4 - A questão da soberania
4.1 - Todo Estado é soberano, salvo os Estados-membros de uma federação que abdicam
de parte de sua soberania, pois não possuem personalidade de direito internacional.
Abdicam também de uma parcela da sua soberania interna, pois estão totalmente
submetidos à Constituição Federal. É certo que esta submissão envolve, da mesma
forma a União (personalidade de direito interno – ordem jurídica parcial central)
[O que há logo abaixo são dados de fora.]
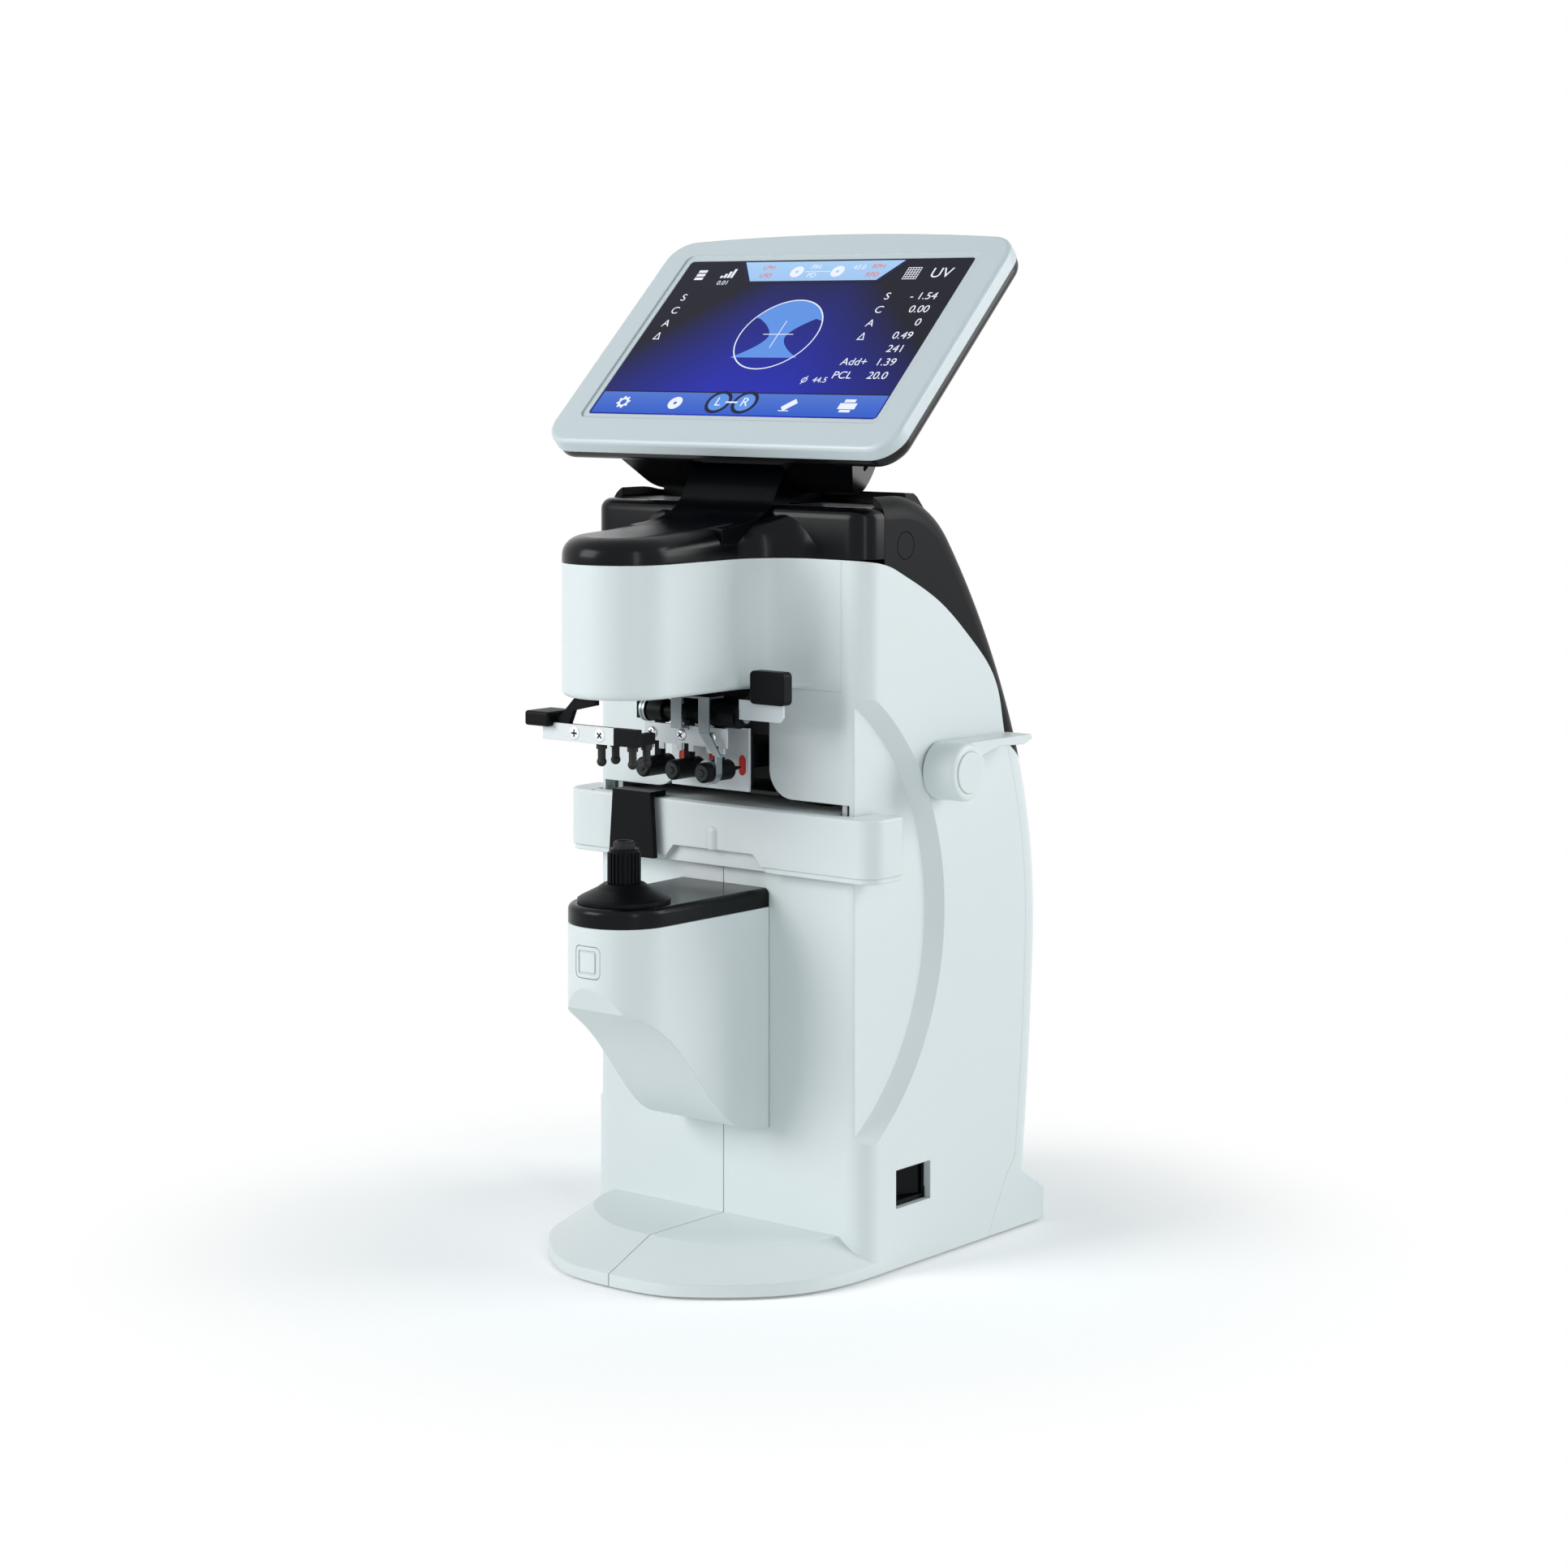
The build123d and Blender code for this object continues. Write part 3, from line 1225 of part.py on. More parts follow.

como a República Federativa do Brasil (personalidade de direito internacional –
ordem jurídica total). Assim sendo, temos de concluir que a soberania está
depositada na ordem jurídica total, que se exterioriza em seu grau máximo na
Constituição Federal. A soberania decorre, portanto, dos ditames da Lei das leis. E
esta é claro ao definir, que entre nós “todo poder emana do povo”. Ora se assim é,
só o povo pode abdicar da soberania.
4.2 - Na questão presente, sem umas manifestação popular convocada, nos termos do
art. 49, XV, da Constituição, seria impossível a assinatura de um tratado com um
Estado que não seja latino-americano, a não ser que4 se trata de meros acordos
comerciais, e ainda assim com respeito absoluto à igualdade entre as partes.
* Doutor em Direito pela PUC-SP. Presidente do Tribunal Regional Federal da 3ª
Região biênio 1993/1995. Advogado em São Paulo.
Notas:
(1) Veja-se o nosso Princípios Constitucionais Tributários, Malheiros, São Paulo, 2ª edição, 2000, pgs. 16 e segts.
(2) No tratado do Nafta existe tratamento diferenciado em relação ao México, no que concerne as empresas
prestadoras de serviços.
(3) Francisco Rezek, Direito dos Tratados, Forense, Rio, 1984, pg. 382.